> **DATA FOR THE TASK**
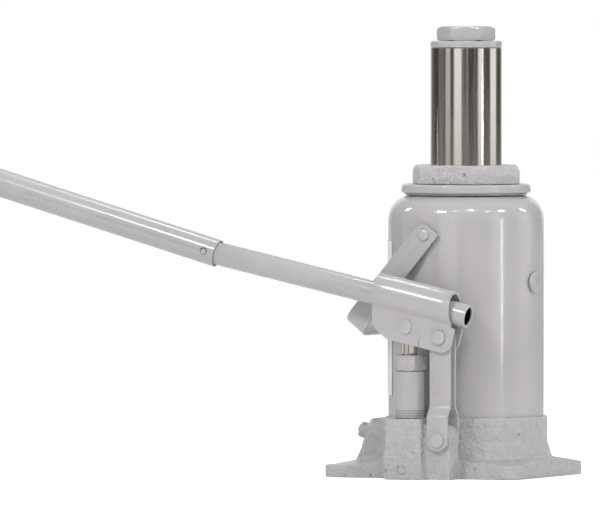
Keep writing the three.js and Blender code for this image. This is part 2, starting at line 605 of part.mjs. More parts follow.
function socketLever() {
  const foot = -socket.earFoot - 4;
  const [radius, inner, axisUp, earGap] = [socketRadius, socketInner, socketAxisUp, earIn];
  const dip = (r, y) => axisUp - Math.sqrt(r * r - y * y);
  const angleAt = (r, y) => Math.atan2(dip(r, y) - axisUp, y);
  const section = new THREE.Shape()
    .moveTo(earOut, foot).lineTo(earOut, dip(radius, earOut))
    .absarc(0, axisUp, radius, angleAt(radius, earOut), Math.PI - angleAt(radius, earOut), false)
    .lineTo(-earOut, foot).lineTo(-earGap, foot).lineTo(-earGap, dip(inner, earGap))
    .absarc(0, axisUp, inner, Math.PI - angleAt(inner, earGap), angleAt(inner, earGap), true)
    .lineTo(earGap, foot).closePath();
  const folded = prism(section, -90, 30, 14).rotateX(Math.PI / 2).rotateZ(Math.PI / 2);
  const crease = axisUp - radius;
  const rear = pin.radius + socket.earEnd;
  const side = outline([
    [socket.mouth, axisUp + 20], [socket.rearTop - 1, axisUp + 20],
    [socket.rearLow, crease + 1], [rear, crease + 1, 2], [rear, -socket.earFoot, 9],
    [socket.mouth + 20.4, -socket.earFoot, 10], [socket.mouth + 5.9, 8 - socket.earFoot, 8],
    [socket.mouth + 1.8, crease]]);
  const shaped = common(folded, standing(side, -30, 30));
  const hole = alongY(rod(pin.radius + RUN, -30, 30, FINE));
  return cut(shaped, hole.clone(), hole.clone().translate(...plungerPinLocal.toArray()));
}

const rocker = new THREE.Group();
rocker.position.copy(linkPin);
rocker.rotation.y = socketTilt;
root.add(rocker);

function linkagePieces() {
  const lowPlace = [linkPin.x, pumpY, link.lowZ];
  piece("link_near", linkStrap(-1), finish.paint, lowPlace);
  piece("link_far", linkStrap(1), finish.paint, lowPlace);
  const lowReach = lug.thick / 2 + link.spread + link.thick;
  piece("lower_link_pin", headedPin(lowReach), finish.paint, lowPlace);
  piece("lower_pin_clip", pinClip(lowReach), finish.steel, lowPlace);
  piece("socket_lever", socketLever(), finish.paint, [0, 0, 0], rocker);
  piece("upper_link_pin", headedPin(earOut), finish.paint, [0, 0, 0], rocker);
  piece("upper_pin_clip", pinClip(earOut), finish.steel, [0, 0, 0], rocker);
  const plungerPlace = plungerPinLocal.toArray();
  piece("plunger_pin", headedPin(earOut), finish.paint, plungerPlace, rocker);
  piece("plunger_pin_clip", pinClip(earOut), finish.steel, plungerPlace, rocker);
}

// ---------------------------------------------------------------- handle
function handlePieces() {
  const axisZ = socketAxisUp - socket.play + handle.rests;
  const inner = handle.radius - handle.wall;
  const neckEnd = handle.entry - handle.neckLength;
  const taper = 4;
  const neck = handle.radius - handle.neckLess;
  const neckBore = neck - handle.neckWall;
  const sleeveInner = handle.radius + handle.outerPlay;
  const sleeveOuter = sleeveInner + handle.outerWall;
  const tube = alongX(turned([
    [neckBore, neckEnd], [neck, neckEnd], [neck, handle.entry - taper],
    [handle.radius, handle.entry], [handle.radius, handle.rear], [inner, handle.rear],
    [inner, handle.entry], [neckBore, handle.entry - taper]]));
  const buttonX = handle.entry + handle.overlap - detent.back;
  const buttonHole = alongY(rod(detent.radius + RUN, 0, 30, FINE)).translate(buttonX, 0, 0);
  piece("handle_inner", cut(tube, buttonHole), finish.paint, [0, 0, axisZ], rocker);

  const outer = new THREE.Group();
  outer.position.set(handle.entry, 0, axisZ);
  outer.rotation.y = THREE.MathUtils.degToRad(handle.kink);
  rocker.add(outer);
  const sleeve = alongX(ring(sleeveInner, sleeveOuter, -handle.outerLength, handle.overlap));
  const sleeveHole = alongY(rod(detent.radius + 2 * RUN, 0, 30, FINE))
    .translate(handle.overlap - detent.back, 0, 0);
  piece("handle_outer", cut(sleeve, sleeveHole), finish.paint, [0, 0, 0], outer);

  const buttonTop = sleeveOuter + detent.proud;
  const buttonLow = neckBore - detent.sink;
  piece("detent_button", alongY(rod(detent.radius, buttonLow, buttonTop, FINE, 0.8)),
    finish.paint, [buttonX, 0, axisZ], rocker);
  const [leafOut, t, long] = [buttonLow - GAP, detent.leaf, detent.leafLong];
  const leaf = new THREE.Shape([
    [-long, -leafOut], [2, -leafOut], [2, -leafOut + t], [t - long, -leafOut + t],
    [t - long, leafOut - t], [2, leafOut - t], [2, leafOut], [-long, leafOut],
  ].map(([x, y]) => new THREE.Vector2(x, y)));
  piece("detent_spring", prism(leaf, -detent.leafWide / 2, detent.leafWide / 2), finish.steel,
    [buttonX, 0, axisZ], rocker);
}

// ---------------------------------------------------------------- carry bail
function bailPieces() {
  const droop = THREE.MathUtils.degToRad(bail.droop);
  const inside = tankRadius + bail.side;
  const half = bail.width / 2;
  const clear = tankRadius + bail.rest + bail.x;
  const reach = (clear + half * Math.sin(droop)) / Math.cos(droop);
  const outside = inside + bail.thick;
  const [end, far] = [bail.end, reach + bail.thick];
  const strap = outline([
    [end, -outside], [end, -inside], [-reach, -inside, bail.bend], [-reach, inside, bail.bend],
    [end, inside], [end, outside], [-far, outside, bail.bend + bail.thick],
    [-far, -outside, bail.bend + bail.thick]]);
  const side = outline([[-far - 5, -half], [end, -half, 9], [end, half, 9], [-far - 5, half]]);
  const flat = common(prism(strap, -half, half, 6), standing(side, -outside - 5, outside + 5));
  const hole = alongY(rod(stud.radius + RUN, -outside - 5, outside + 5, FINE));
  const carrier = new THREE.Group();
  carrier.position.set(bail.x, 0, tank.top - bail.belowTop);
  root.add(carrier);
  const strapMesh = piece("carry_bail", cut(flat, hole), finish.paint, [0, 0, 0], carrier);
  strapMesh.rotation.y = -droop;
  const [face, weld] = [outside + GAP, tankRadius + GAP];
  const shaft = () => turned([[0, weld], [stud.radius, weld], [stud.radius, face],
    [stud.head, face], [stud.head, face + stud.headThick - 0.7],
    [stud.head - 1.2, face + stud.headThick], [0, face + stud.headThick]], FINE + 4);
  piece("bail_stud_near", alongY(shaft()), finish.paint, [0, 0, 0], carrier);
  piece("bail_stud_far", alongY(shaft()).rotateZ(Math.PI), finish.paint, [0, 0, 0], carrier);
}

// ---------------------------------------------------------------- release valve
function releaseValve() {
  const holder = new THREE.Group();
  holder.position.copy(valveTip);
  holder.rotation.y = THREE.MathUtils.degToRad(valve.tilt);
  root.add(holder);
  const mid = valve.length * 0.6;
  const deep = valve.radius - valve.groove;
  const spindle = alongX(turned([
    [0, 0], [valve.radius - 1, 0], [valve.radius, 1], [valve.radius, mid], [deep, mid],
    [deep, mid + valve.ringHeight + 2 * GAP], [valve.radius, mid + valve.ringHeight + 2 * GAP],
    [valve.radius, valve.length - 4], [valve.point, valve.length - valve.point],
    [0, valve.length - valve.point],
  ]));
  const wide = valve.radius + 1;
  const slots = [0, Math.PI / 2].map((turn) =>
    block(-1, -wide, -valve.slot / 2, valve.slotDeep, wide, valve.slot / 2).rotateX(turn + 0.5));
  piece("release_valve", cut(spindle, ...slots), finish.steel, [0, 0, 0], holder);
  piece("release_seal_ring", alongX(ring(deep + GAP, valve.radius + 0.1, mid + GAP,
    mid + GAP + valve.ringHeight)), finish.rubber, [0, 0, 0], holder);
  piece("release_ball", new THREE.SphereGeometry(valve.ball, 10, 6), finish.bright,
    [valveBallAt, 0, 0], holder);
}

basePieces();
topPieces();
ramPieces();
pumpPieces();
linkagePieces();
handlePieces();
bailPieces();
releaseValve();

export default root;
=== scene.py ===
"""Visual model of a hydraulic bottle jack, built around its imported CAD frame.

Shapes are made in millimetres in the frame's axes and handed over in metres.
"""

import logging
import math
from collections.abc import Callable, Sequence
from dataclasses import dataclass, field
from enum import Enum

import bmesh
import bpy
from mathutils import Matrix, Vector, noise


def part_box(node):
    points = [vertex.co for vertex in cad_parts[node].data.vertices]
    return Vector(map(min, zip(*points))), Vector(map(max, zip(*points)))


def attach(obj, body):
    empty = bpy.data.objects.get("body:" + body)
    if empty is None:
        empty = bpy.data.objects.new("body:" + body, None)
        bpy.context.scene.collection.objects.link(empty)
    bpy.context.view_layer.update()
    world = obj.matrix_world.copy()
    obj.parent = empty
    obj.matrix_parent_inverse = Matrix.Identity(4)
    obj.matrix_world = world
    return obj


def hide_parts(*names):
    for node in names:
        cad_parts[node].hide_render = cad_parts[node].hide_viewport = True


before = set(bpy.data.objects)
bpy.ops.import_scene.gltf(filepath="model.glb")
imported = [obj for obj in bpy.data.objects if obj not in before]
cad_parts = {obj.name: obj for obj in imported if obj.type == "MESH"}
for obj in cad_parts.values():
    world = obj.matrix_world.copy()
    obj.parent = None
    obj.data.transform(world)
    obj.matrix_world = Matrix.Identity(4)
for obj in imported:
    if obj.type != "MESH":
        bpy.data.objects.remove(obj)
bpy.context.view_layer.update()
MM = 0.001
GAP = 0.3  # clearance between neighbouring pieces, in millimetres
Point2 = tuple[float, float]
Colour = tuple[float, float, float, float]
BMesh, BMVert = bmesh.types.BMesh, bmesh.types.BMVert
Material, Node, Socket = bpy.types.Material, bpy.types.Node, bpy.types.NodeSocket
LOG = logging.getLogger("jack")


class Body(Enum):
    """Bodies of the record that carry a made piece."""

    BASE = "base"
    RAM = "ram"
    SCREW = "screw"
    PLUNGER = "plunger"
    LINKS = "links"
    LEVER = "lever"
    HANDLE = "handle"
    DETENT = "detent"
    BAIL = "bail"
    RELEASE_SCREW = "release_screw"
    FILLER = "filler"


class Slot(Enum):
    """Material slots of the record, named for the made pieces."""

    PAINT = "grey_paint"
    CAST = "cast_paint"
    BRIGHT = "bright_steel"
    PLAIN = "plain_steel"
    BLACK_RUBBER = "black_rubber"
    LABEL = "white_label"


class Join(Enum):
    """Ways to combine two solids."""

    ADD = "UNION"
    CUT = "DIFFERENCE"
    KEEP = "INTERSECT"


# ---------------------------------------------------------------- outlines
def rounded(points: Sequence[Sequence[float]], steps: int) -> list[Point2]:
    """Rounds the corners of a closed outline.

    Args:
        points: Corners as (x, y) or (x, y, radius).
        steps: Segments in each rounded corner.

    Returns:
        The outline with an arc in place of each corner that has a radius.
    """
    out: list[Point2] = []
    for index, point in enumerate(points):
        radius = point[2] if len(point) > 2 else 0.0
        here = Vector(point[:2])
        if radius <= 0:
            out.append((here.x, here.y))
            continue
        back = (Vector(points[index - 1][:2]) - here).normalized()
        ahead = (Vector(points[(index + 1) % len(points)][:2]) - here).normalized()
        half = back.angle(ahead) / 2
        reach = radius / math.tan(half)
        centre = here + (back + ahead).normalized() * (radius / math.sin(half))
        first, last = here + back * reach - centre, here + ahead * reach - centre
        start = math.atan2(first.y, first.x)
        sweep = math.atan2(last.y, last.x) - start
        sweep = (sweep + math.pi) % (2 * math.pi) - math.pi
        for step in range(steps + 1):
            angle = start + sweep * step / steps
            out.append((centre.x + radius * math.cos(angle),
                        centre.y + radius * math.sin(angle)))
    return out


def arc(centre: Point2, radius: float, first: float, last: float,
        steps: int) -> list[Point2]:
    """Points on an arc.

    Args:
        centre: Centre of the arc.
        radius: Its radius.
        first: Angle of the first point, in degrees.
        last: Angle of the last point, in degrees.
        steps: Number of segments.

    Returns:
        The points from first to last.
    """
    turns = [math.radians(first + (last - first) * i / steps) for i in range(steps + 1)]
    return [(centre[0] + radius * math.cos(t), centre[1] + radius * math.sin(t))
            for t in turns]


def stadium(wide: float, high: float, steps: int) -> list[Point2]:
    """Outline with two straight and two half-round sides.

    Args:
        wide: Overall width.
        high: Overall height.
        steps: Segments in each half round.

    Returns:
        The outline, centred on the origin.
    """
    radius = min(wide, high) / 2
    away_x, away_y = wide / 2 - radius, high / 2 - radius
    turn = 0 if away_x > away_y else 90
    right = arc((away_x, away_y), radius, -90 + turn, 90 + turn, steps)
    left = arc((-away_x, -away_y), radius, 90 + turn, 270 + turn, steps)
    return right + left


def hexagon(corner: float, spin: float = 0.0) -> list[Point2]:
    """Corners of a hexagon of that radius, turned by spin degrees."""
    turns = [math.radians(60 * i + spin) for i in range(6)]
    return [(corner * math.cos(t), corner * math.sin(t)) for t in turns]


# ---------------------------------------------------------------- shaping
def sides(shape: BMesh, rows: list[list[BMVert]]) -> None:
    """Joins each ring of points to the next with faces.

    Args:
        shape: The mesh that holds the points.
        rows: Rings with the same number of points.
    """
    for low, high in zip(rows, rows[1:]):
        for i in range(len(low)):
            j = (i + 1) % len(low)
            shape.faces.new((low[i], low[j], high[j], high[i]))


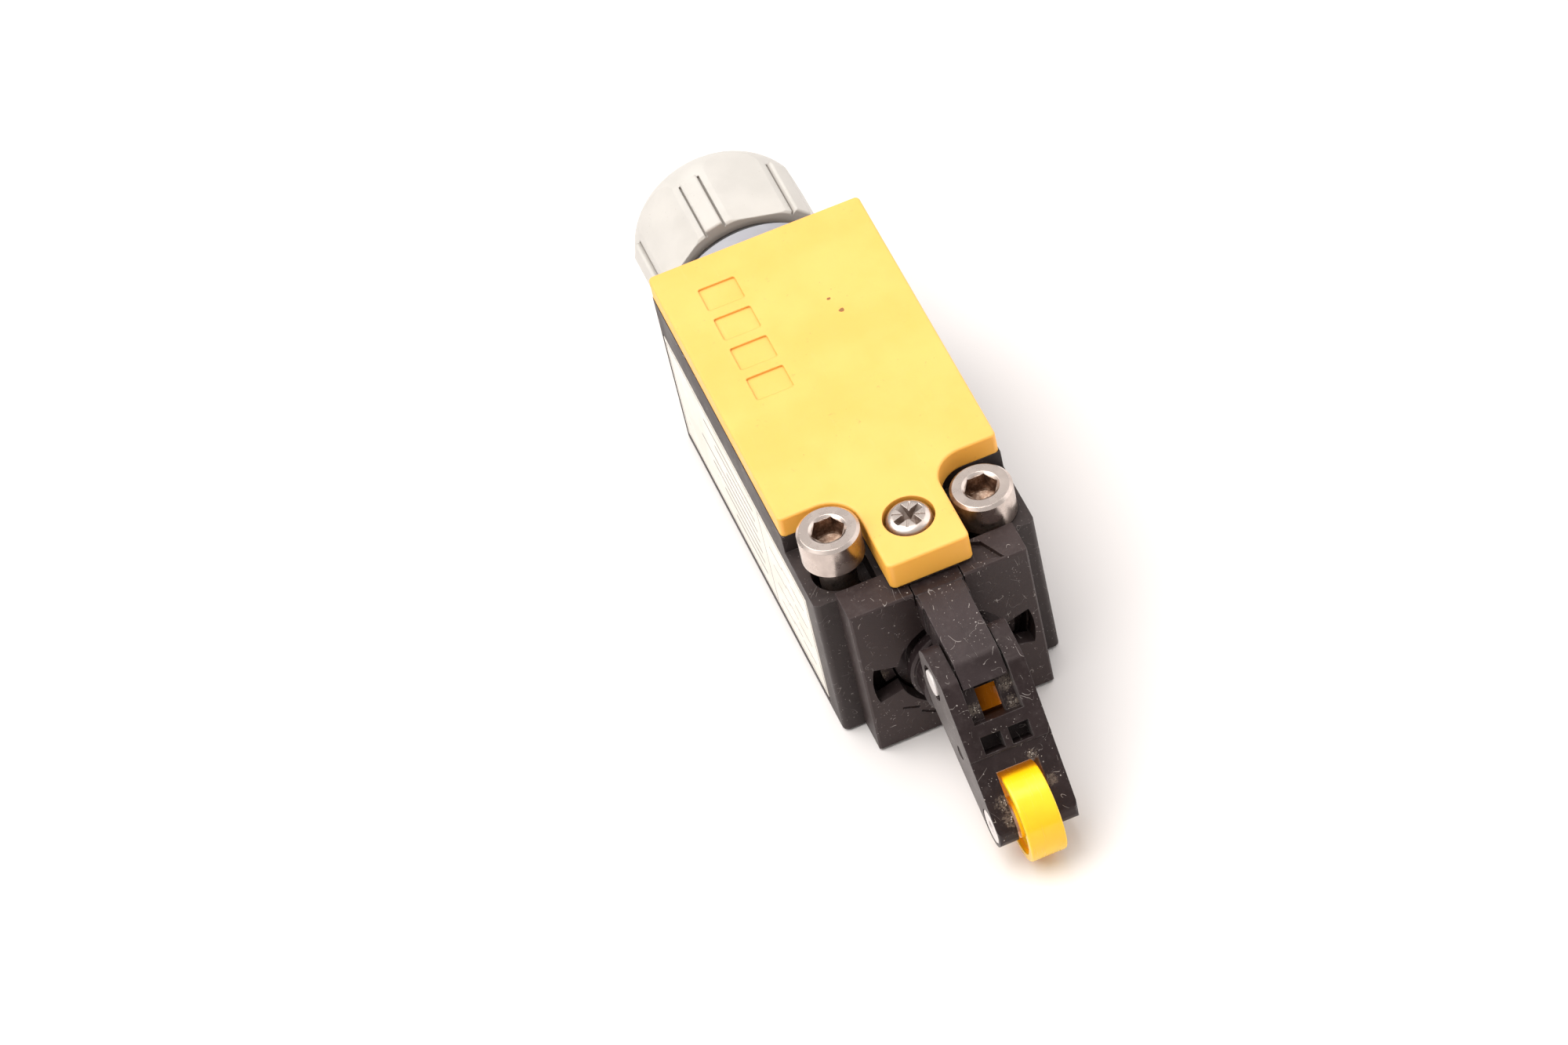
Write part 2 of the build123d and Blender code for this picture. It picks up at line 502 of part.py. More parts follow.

> **TASK PROMPT**
Go through the material above and output exactly the lines from the one containing "basePieces();" through the one containing "obj.matrix_parent_inverse = Matrix.Identity(4)".

> **SOLUTION**
basePieces();
topPieces();
ramPieces();
pumpPieces();
linkagePieces();
handlePieces();
bailPieces();
releaseValve();

export default root;
=== scene.py ===
"""Visual model of a hydraulic bottle jack, built around its imported CAD frame.

Shapes are made in millimetres in the frame's axes and handed over in metres.
"""

import logging
import math
from collections.abc import Callable, Sequence
from dataclasses import dataclass, field
from enum import Enum

import bmesh
import bpy
from mathutils import Matrix, Vector, noise


def part_box(node):
    points = [vertex.co for vertex in cad_parts[node].data.vertices]
    return Vector(map(min, zip(*points))), Vector(map(max, zip(*points)))


def attach(obj, body):
    empty = bpy.data.objects.get("body:" + body)
    if empty is None:
        empty = bpy.data.objects.new("body:" + body, None)
        bpy.context.scene.collection.objects.link(empty)
    bpy.context.view_layer.update()
    world = obj.matrix_world.copy()
    obj.parent = empty
    obj.matrix_parent_inverse = Matrix.Identity(4)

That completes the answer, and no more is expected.